> _PROBLEM DESCRIPTION_
Please repeat all of the listing exactly.

━━━ INPUT MATERIAL ━━━

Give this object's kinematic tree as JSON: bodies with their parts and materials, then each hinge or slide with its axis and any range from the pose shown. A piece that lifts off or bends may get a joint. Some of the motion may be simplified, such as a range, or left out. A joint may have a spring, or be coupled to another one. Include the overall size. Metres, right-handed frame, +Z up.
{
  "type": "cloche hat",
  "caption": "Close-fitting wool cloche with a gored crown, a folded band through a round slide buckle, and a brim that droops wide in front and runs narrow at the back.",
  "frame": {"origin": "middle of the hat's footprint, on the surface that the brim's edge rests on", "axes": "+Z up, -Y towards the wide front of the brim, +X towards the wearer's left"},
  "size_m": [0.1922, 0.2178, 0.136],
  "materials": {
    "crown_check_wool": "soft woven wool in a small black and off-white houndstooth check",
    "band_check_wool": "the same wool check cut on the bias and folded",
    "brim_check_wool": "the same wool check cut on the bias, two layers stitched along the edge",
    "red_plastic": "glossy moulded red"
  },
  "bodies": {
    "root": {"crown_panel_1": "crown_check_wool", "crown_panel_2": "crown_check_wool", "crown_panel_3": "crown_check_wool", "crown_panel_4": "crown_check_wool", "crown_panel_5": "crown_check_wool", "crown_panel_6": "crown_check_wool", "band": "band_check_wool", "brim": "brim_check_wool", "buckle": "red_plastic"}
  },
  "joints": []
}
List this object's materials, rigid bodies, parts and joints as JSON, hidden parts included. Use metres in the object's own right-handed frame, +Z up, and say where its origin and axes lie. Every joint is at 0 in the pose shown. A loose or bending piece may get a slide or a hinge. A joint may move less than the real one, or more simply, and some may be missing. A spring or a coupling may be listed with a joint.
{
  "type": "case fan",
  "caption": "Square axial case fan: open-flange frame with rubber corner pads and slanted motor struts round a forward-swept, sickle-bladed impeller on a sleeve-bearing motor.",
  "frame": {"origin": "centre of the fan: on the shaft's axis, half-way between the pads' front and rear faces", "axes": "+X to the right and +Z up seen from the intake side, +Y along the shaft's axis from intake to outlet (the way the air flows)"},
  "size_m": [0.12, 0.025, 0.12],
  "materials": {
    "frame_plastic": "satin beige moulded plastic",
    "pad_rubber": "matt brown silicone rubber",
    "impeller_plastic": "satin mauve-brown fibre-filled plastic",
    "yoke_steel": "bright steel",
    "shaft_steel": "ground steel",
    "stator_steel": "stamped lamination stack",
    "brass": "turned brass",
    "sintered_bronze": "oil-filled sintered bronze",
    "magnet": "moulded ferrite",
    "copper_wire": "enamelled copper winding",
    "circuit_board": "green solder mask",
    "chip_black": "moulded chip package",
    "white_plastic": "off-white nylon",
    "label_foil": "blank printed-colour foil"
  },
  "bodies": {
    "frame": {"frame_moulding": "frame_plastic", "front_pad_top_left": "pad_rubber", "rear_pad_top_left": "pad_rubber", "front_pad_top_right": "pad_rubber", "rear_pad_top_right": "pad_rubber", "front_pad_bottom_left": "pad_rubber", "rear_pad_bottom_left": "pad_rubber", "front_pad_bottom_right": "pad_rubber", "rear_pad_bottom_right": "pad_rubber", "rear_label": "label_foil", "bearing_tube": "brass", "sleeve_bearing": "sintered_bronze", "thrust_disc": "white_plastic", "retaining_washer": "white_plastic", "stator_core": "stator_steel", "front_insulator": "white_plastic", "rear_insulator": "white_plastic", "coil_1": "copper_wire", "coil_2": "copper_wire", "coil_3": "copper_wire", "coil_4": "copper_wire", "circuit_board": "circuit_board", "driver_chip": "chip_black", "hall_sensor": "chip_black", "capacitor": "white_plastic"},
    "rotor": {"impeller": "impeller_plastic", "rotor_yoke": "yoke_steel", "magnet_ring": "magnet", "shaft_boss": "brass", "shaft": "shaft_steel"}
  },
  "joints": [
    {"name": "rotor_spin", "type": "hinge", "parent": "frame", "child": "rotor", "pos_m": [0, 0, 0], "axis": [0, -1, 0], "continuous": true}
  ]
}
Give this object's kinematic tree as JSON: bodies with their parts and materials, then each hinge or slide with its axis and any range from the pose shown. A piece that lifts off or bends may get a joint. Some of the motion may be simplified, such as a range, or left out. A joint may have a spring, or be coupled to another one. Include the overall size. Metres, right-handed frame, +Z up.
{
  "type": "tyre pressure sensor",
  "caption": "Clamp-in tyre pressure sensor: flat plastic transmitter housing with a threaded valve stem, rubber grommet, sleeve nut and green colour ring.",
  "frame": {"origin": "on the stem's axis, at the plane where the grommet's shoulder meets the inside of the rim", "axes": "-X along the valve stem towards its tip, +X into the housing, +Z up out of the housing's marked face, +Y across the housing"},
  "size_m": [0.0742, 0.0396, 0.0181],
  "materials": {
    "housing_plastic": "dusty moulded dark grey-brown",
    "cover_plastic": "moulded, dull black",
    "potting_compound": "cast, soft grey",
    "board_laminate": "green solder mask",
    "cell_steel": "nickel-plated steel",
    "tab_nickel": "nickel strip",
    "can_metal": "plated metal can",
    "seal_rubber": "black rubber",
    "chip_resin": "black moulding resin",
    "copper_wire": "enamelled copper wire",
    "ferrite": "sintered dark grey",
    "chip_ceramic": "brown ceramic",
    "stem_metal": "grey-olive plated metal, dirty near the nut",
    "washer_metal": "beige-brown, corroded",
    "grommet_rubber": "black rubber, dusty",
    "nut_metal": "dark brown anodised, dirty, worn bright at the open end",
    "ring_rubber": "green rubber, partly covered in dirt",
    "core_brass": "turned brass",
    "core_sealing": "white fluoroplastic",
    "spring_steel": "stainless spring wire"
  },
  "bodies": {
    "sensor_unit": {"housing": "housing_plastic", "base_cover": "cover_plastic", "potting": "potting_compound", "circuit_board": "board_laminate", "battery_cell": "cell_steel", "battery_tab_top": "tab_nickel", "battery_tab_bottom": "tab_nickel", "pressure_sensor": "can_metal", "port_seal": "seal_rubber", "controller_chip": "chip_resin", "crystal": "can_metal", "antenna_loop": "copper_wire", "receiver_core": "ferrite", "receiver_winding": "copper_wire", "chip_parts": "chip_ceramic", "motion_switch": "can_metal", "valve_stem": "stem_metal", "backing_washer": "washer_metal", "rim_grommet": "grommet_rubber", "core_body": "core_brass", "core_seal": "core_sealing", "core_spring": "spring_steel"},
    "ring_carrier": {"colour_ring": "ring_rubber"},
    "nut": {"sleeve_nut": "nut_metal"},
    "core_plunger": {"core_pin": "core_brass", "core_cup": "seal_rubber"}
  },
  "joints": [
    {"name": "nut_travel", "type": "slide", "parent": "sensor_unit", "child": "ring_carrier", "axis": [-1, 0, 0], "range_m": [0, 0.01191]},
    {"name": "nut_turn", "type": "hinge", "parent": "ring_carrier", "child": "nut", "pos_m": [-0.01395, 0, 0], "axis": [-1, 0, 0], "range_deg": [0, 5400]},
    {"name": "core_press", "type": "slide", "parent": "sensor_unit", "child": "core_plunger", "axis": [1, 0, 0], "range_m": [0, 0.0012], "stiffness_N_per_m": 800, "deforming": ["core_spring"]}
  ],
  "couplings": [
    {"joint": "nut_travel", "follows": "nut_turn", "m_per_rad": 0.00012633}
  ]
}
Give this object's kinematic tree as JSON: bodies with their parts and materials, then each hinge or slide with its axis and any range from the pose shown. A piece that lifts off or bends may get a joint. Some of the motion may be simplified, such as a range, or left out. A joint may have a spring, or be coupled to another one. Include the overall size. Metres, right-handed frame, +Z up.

━━━

> _THE OUTPUT_
Give this object's kinematic tree as JSON: bodies with their parts and materials, then each hinge or slide with its axis and any range from the pose shown. A piece that lifts off or bends may get a joint. Some of the motion may be simplified, such as a range, or left out. A joint may have a spring, or be coupled to another one. Include the overall size. Metres, right-handed frame, +Z up.
{
  "type": "cloche hat",
  "caption": "Close-fitting wool cloche with a gored crown, a folded band through a round slide buckle, and a brim that droops wide in front and runs narrow at the back.",
  "frame": {"origin": "middle of the hat's footprint, on the surface that the brim's edge rests on", "axes": "+Z up, -Y towards the wide front of the brim, +X towards the wearer's left"},
  "size_m": [0.1922, 0.2178, 0.136],
  "materials": {
    "crown_check_wool": "soft woven wool in a small black and off-white houndstooth check",
    "band_check_wool": "the same wool check cut on the bias and folded",
    "brim_check_wool": "the same wool check cut on the bias, two layers stitched along the edge",
    "red_plastic": "glossy moulded red"
  },
  "bodies": {
    "root": {"crown_panel_1": "crown_check_wool", "crown_panel_2": "crown_check_wool", "crown_panel_3": "crown_check_wool", "crown_panel_4": "crown_check_wool", "crown_panel_5": "crown_check_wool", "crown_panel_6": "crown_check_wool", "band": "band_check_wool", "brim": "brim_check_wool", "buckle": "red_plastic"}
  },
  "joints": []
}
List this object's materials, rigid bodies, parts and joints as JSON, hidden parts included. Use metres in the object's own right-handed frame, +Z up, and say where its origin and axes lie. Every joint is at 0 in the pose shown. A loose or bending piece may get a slide or a hinge. A joint may move less than the real one, or more simply, and some may be missing. A spring or a coupling may be listed with a joint.
{
  "type": "case fan",
  "caption": "Square axial case fan: open-flange frame with rubber corner pads and slanted motor struts round a forward-swept, sickle-bladed impeller on a sleeve-bearing motor.",
  "frame": {"origin": "centre of the fan: on the shaft's axis, half-way between the pads' front and rear faces", "axes": "+X to the right and +Z up seen from the intake side, +Y along the shaft's axis from intake to outlet (the way the air flows)"},
  "size_m": [0.12, 0.025, 0.12],
  "materials": {
    "frame_plastic": "satin beige moulded plastic",
    "pad_rubber": "matt brown silicone rubber",
    "impeller_plastic": "satin mauve-brown fibre-filled plastic",
    "yoke_steel": "bright steel",
    "shaft_steel": "ground steel",
    "stator_steel": "stamped lamination stack",
    "brass": "turned brass",
    "sintered_bronze": "oil-filled sintered bronze",
    "magnet": "moulded ferrite",
    "copper_wire": "enamelled copper winding",
    "circuit_board": "green solder mask",
    "chip_black": "moulded chip package",
    "white_plastic": "off-white nylon",
    "label_foil": "blank printed-colour foil"
  },
  "bodies": {
    "frame": {"frame_moulding": "frame_plastic", "front_pad_top_left": "pad_rubber", "rear_pad_top_left": "pad_rubber", "front_pad_top_right": "pad_rubber", "rear_pad_top_right": "pad_rubber", "front_pad_bottom_left": "pad_rubber", "rear_pad_bottom_left": "pad_rubber", "front_pad_bottom_right": "pad_rubber", "rear_pad_bottom_right": "pad_rubber", "rear_label": "label_foil", "bearing_tube": "brass", "sleeve_bearing": "sintered_bronze", "thrust_disc": "white_plastic", "retaining_washer": "white_plastic", "stator_core": "stator_steel", "front_insulator": "white_plastic", "rear_insulator": "white_plastic", "coil_1": "copper_wire", "coil_2": "copper_wire", "coil_3": "copper_wire", "coil_4": "copper_wire", "circuit_board": "circuit_board", "driver_chip": "chip_black", "hall_sensor": "chip_black", "capacitor": "white_plastic"},
    "rotor": {"impeller": "impeller_plastic", "rotor_yoke": "yoke_steel", "magnet_ring": "magnet", "shaft_boss": "brass", "shaft": "shaft_steel"}
  },
  "joints": [
    {"name": "rotor_spin", "type": "hinge", "parent": "frame", "child": "rotor", "pos_m": [0, 0, 0], "axis": [0, -1, 0], "continuous": true}
  ]
}
Give this object's kinematic tree as JSON: bodies with their parts and materials, then each hinge or slide with its axis and any range from the pose shown. A piece that lifts off or bends may get a joint. Some of the motion may be simplified, such as a range, or left out. A joint may have a spring, or be coupled to another one. Include the overall size. Metres, right-handed frame, +Z up.
{
  "type": "tyre pressure sensor",
  "caption": "Clamp-in tyre pressure sensor: flat plastic transmitter housing with a threaded valve stem, rubber grommet, sleeve nut and green colour ring.",
  "frame": {"origin": "on the stem's axis, at the plane where the grommet's shoulder meets the inside of the rim", "axes": "-X along the valve stem towards its tip, +X into the housing, +Z up out of the housing's marked face, +Y across the housing"},
  "size_m": [0.0742, 0.0396, 0.0181],
  "materials": {
    "housing_plastic": "dusty moulded dark grey-brown",
    "cover_plastic": "moulded, dull black",
    "potting_compound": "cast, soft grey",
    "board_laminate": "green solder mask",
    "cell_steel": "nickel-plated steel",
    "tab_nickel": "nickel strip",
    "can_metal": "plated metal can",
    "seal_rubber": "black rubber",
    "chip_resin": "black moulding resin",
    "copper_wire": "enamelled copper wire",
    "ferrite": "sintered dark grey",
    "chip_ceramic": "brown ceramic",
    "stem_metal": "grey-olive plated metal, dirty near the nut",
    "washer_metal": "beige-brown, corroded",
    "grommet_rubber": "black rubber, dusty",
    "nut_metal": "dark brown anodised, dirty, worn bright at the open end",
    "ring_rubber": "green rubber, partly covered in dirt",
    "core_brass": "turned brass",
    "core_sealing": "white fluoroplastic",
    "spring_steel": "stainless spring wire"
  },
  "bodies": {
    "sensor_unit": {"housing": "housing_plastic", "base_cover": "cover_plastic", "potting": "potting_compound", "circuit_board": "board_laminate", "battery_cell": "cell_steel", "battery_tab_top": "tab_nickel", "battery_tab_bottom": "tab_nickel", "pressure_sensor": "can_metal", "port_seal": "seal_rubber", "controller_chip": "chip_resin", "crystal": "can_metal", "antenna_loop": "copper_wire", "receiver_core": "ferrite", "receiver_winding": "copper_wire", "chip_parts": "chip_ceramic", "motion_switch": "can_metal", "valve_stem": "stem_metal", "backing_washer": "washer_metal", "rim_grommet": "grommet_rubber", "core_body": "core_brass", "core_seal": "core_sealing", "core_spring": "spring_steel"},
    "ring_carrier": {"colour_ring": "ring_rubber"},
    "nut": {"sleeve_nut": "nut_metal"},
    "core_plunger": {"core_pin": "core_brass", "core_cup": "seal_rubber"}
  },
  "joints": [
    {"name": "nut_travel", "type": "slide", "parent": "sensor_unit", "child": "ring_carrier", "axis": [-1, 0, 0], "range_m": [0, 0.01191]},
    {"name": "nut_turn", "type": "hinge", "parent": "ring_carrier", "child": "nut", "pos_m": [-0.01395, 0, 0], "axis": [-1, 0, 0], "range_deg": [0, 5400]},
    {"name": "core_press", "type": "slide", "parent": "sensor_unit", "child": "core_plunger", "axis": [1, 0, 0], "range_m": [0, 0.0012], "stiffness_N_per_m": 800, "deforming": ["core_spring"]}
  ],
  "couplings": [
    {"joint": "nut_travel", "follows": "nut_turn", "m_per_rad": 0.00012633}
  ]
}
Give this object's kinematic tree as JSON: bodies with their parts and materials, then each hinge or slide with its axis and any range from the pose shown. A piece that lifts off or bends may get a joint. Some of the motion may be simplified, such as a range, or left out. A joint may have a spring, or be coupled to another one. Include the overall size. Metres, right-handed frame, +Z up.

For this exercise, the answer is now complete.